Reproduce the entries shown below only from the line with "Write part 2" down to the line with "small builder for", keeping both end lines and copying each one exactly.

Object modeling scripts
%%

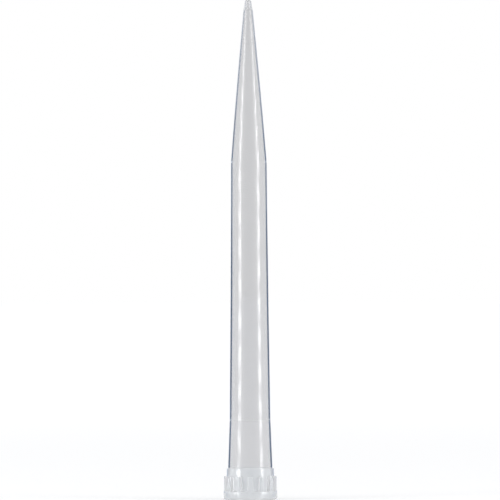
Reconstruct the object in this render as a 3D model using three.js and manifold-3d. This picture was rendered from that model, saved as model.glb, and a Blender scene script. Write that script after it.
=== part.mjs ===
// A 5 ml pipette tip, injection moulded in one piece from natural polypropylene.
//
// Millimetres, with the tip's axis on +Z. The tip stands on its collar: the mouth that
// pushes onto the pipette is at z = 0, and the point is at the top.

import * as THREE from 'three';
import { mergeVertices } from 'three/addons/utils/BufferGeometryUtils.js';
import Module from 'manifold-3d';

const wasm = await Module();
wasm.setup();

// Lengths along the axis, each one starting where the one before it ends
const flangeHeight = 2.75;
const ribHeight = 4.4;
const ringHeight = 2.35;
const socketLength = 14.5; // the part of the socket that stands above the collar
const barrelLength = 77.4;
const coneLength = 46.2;
const nozzleLength = 2.4;

// Outer radii of the tube, and how far its two long tapers leave a straight line
const neckRadius = 6.66; // where the tube leaves the collar
const socketTopRadius = 6.13;
const shoulderRadius = 5.37;
const barrelHollow = 0.075;
const coneBulge = 0.1;

// Nozzle at the point, from its orifice outwards
const orificeRadius = 0.55;
const nozzleRim = 0.12; // flat face around the orifice
const nozzleChamfer = 0.26;
const nozzleTaper = 0.3;
const nozzleStep = 0.1; // from the nozzle's foot out to the cone
const funnelLength = 0.8;

// Wall thicknesses, all measured square to the axis
const socketWall = 0.53;
const barrelFootWall = 0.56; // thicker than the socket's, so the pipette's cone meets a ledge
const shoulderWall = 0.45;
const coneEndWall = 0.42;

// Collar: a flange, the grip ribs above it and the plain ring that the ribs run up to
const ringStep = 0.42; // from the neck out to the ring's top edge
const ringDraft = 0.12;
const ringEdge = 0.08;
const ribDepth = 0.85;
const flangeCorner = 0.75;
const flangeEdge = 0.2;
const mouthEase = 0.25; // how much wider the socket is at the flange than at the neck
const mouthFlareHeight = 2.4;
const mouthFlare = 0.33;

// Grip ribs
const ribCount = 14;
const ribFootWidth = 1.5;
const ribHeadWidth = 1.3;
const ribCorner = 0.4;
const ribEdge = 0.2;
const ribSetback = 0.05; // the ribs stop this far inside the flange's rim
const ribRoot = 0.4; // how far a rib reaches into what carries it

// How finely the curves are divided
const facetsPerRib = 4;
const curveSteps = 4;

// Heights of the stations
const ribTop = flangeHeight + ribHeight;
const collarTop = ribTop + ringHeight;
const socketTop = collarTop + socketLength;
const shoulderHeight = socketTop + barrelLength;
const nozzleFoot = shoulderHeight + coneLength;
const tipEnd = nozzleFoot + nozzleLength;

// Radii that follow from the sizes above
const ringTopRadius = neckRadius + ringStep;
const ringFootRadius = ringTopRadius + ringDraft;
const flangeRadius = ringFootRadius + ribDepth;
const mouthRadius = neckRadius - socketWall + mouthEase;
const nozzleEndRadius = orificeRadius + nozzleRim + nozzleChamfer;
const nozzleFootRadius = nozzleEndRadius + nozzleTaper;
const coneEndRadius = nozzleFootRadius + nozzleStep;

// Draws a taper whose middle stands out by bulge. A quadratic curve passes halfway between
// its chord and its control point, so the control point is moved by twice as much.
function taperTo(path, radius, height, bulge) {
  const start = path.currentPoint;
  const controlRadius = (start.x + radius) / 2 + 2 * bulge;
  path.quadraticCurveTo(controlRadius, (start.y + height) / 2, radius, height);
}

// Draws the end face, the flange and the ring, from the mouth's edge up to the neck
function drawCollar(path) {
  const cornerCentre = flangeRadius - flangeCorner;
  path.moveTo(mouthRadius + mouthFlare, 0);
  path.lineTo(cornerCentre, 0);
  path.absarc(cornerCentre, flangeCorner, flangeCorner, -Math.PI / 2, 0, false);
  path.lineTo(flangeRadius, flangeHeight - flangeEdge);
  path.lineTo(flangeRadius - flangeEdge, flangeHeight);
  path.lineTo(ringFootRadius, flangeHeight);
  path.lineTo(ringTopRadius, collarTop - ringEdge);
  path.quadraticCurveTo(ringTopRadius, collarTop, ringTopRadius - ringEdge, collarTop);
  path.lineTo(neckRadius, collarTop);
}

// Draws the outside of the tube, from the neck to the rim of the orifice
function drawOutside(path) {
  path.lineTo(socketTopRadius, socketTop);
  taperTo(path, shoulderRadius, shoulderHeight, -barrelHollow);
  taperTo(path, coneEndRadius, nozzleFoot, coneBulge);
  path.lineTo(nozzleFootRadius, nozzleFoot);
  path.lineTo(nozzleEndRadius, tipEnd - nozzleChamfer);
  path.lineTo(orificeRadius + nozzleRim, tipEnd);
  path.lineTo(orificeRadius, tipEnd);
}

// Draws the bore, from the orifice back down to the mouth
function drawBore(path) {
  path.lineTo(orificeRadius, nozzleFoot);
  path.lineTo(coneEndRadius - coneEndWall, nozzleFoot - funnelLength);
  taperTo(path, shoulderRadius - shoulderWall, shoulderHeight, coneBulge);
  taperTo(path, socketTopRadius - barrelFootWall, socketTop, -barrelHollow);
  path.lineTo(socketTopRadius - socketWall, socketTop);
  path.lineTo(mouthRadius, mouthFlareHeight);
  path.closePath();
}

// Merges a geometry's shared corners and hands it to manifold-3d as a solid
function toSolid(geometry) {
  geometry.deleteAttribute('normal');
  geometry.deleteAttribute('uv');
  const merged = mergeVertices(geometry);
  const mesh = new wasm.Mesh({
    numProp: 3,
    vertProperties: new Float32Array(merged.attributes.position.array),
    triVerts: new Uint32Array(merged.index.array),
  });
  return new wasm.Manifold(mesh);
}

// Revolves the closed section of the wall about the tip's axis
function makeWall() {
  const section = new THREE.Path();
  drawCollar(section);
  drawOutside(section);
  drawBore(section);
  const wall = new THREE.LatheGeometry(section.getPoints(curveSteps), ribCount * facetsPerRib);
  wall.rotateX(Math.PI / 2);
  return toSolid(wall);
}

// Outline of one rib as it is seen from outside: narrower at its head, with round shoulders
function makeRibOutline() {
  const foot = ribFootWidth / 2;
  const head = ribHeadWidth / 2;
  const outline = new THREE.Shape();
  outline.moveTo(-foot, flangeHeight - ribRoot);
  outline.lineTo(foot, flangeHeight - ribRoot);
  outline.lineTo(head, ribTop - ribCorner);
  outline.quadraticCurveTo(head, ribTop, head - ribCorner, ribTop);
  outline.lineTo(ribCorner - head, ribTop);
  outline.quadraticCurveTo(-head, ribTop, -head, ribTop - ribCorner);
  outline.closePath();
  return outline;
}

// One rib, extruded from inside the ring out to the rib's face, turned about the axis by angle
function makeRib(angle) {
  const rootRadius = ringTopRadius - ribRoot;
  const faceRadius = flangeRadius - ribSetback;
  const rib = new THREE.ExtrudeGeometry(makeRibOutline(), {
    depth: faceRadius - rootRadius - 2 * ribEdge,
    curveSegments: curveSteps,
    bevelThickness: ribEdge,
    bevelSize: ribEdge,
    bevelOffset: -ribEdge,
    bevelSegments: 2,
  });
  rib.translate(0, 0, rootRadius + ribEdge);
  rib.rotateX(Math.PI / 2);
  rib.rotateZ(angle);
  return toSolid(rib);
}

// Joins the ribs to the wall and returns the moulding as one closed geometry
function makeMoulding() {
  let moulding = makeWall();
  for (let i = 0; i < ribCount; i++) {
    moulding = moulding.add(makeRib((i / ribCount) * 2 * Math.PI));
  }
  const mesh = moulding.getMesh();
  const geometry = new THREE.BufferGeometry();
  geometry.setAttribute('position', new THREE.BufferAttribute(mesh.vertProperties, 3));
  geometry.setIndex(new THREE.BufferAttribute(mesh.triVerts, 1));
  geometry.computeVertexNormals();
  return geometry;
}

const naturalPolypropylene = new THREE.MeshStandardMaterial({
  color: 0xd9dcde,
  roughness: 0.22,
  metalness: 0,
  transparent: true,
  opacity: 0.45,
});

const pipetteTip = new THREE.Mesh(makeMoulding(), naturalPolypropylene);
pipetteTip.name = 'pipette_tip';

const part = new THREE.Group();
part.add(pipetteTip);

export default part;
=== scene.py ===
"""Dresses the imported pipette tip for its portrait.

The tip is one moulding in natural polypropylene. Its wall is rebuilt here as one closed, finely divided
skin, so that light bends through it as it does through the real wall. Everything is in metres, in the
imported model's own frame: the tip stands on its collar at the origin, with its axis on +Z.
"""

import logging
import math
from collections.abc import Sequence
from dataclasses import dataclass, field
from enum import Enum

import bpy
from mathutils import Matrix, Vector, noise


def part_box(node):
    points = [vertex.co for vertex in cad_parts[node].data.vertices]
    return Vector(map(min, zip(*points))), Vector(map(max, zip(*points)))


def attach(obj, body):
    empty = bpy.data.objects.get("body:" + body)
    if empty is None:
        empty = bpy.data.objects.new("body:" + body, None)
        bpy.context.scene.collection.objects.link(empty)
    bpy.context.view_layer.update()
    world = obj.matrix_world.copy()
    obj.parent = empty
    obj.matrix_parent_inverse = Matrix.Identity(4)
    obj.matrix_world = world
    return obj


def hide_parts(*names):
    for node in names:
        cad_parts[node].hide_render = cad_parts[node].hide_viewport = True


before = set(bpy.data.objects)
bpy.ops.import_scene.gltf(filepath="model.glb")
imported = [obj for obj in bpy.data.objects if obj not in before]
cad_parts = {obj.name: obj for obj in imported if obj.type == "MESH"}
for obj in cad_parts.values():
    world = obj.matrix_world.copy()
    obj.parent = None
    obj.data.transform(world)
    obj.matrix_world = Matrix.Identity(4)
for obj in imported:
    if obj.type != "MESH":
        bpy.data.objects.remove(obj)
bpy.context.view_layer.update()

MM = 0.001
GUARD = 0.03 * MM  # room kept beside an edge, so that its shading or finish ends sharply there
END_STEP = 0.2  # the longest first and last step of a taper, as a part of its other steps
WHITE = (1.0, 1.0, 1.0, 1.0)
NODE = "pipette_tip"
BODY = "root"

Tree = bpy.types.NodeTree
Socket = bpy.types.NodeSocket
Colour = tuple[float, float, float, float]  # linear red, green and blue, and alpha
Place = tuple[float, float]  # radius and height of a point in the tip's section

log = logging.getLogger("pipette_tip")


def linear_from_hex(value: str) -> Colour:
    """Turns an sRGB hex colour into the linear values that a shader works in.

    Args:
        value: six hex digits, such as "d9dcde".

    Returns:
        Red, green, blue and an alpha of 1.
    """
    channels = []
    for start in (0, 2, 4):
        level = int(value[start : start + 2], 16) / 255
        channels.append(level / 12.92 if level <= 0.04045 else ((level + 0.055) / 1.055) ** 2.4)
    return (*channels, 1.0)


def add_node(
    tree: Tree, kind: str, settings: dict | None = None, links: dict | None = None
) -> bpy.types.Node:
    """Adds one node to a tree.

    Args:
        tree: the tree that gets the node.
        kind: the node's type, such as "ShaderNodeMath".
        settings: values by name, for the node's properties and for its unlinked inputs.
        links: output sockets by the name or number of the input that each one feeds.

    Returns:
        The new node.
    """
    node = tree.nodes.new(kind)
    for name, value in (settings or {}).items():
        if isinstance(name, str) and hasattr(node, name):
            setattr(node, name, value)
        else:
            node.inputs[name].default_value = value
    for name, output in (links or {}).items():
        tree.links.new(output, node.inputs[name])
    return node


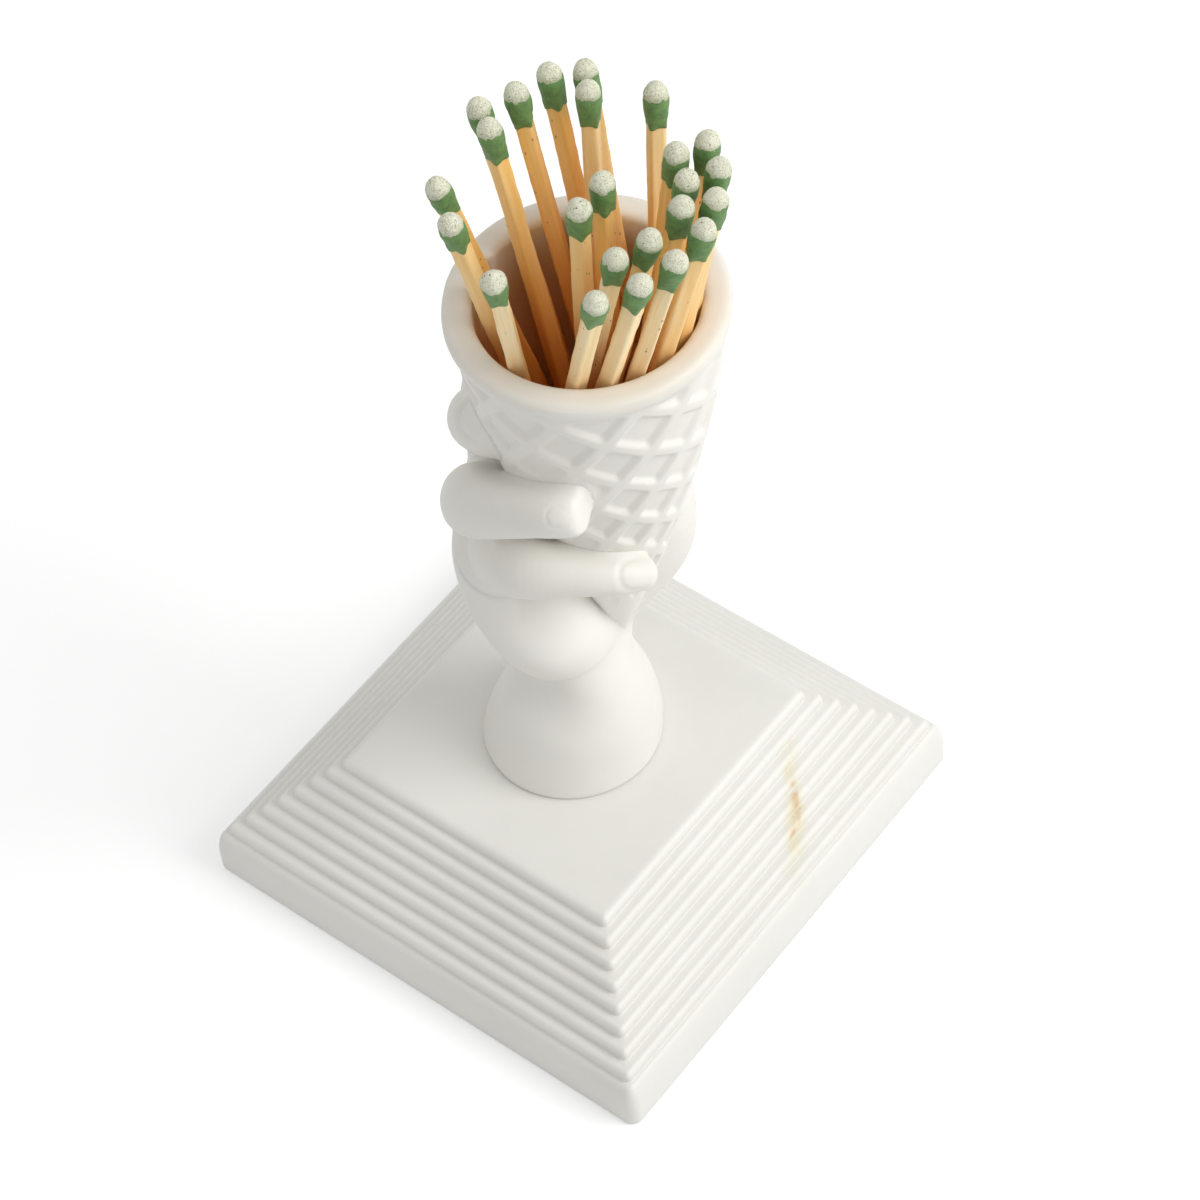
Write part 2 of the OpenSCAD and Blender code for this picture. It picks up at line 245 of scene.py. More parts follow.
class Shader:
    """A small builder for the node tree of one material."""

    def __init__(self, name: str) -> None:
        """Start a material with a plain surface shader.

        Args:
            name: The material's name.
        """
        self.material = bpy.data.materials.new(name)
        self.material.use_nodes = True
        self.tree = self.material.node_tree
        self.surface = self.tree.nodes["Principled BSDF"]

    def add(self, kind: str, inputs: dict[str | int, object], **settings: object) -> bpy.types.Node:
        """Add a node.

        Args:
            kind: Blender's name for the node type.
            inputs: Values or sockets for its inputs.
            settings: Values for its own properties.

        Returns:
            The new node.
        """
        node = self.tree.nodes.new(kind)
        for key, value in settings.items():
            setattr(node, key, value)
        for key, value in inputs.items():
            self.put(node.inputs[key], value)
        return node

    def put(self, socket: Socket, value: object) -> None:
        """Link a socket to an input, or set its value.

        Args:
            socket: The input.
            value: A socket, or a plain value.
        """
        if isinstance(value, Socket):
            self.tree.links.new(value, socket)
        else:
            socket.default_value = value

    def math(
        self, operation: str, a: object, b: object = 0.0, c: object = 0.0, clamp: bool = False
    ) -> Socket:
        """Return the result of one sum."""
        return self.add("ShaderNodeMath", {0: a, 1: b, 2: c}, operation=operation, use_clamp=clamp).outputs[0]

    def times(self, first: object, *others: object) -> Socket:
        """Multiply values.

        Args:
            first: The first value or socket.
            others: The other values or sockets.

        Returns:
            The product.
        """
        for other in others:
            first = self.math("MULTIPLY", first, other)
        return first

    def ramp(self, factor: object, low: float, high: float, start: float = 0.0, end: float = 1.0) -> Socket:
        """Return a smooth rise from start to end while the factor goes from low to high."""
        inputs = {"Value": factor, "From Min": low, "From Max": high, "To Min": start, "To Max": end}
        return self.add("ShaderNodeMapRange", inputs, interpolation_type="SMOOTHSTEP").outputs[0]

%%

## WORKED SOLUTION
Write part 2 of the OpenSCAD and Blender code for this picture. It picks up at line 245 of scene.py. More parts follow.
class Shader:
    """A small builder for the node tree of one material."""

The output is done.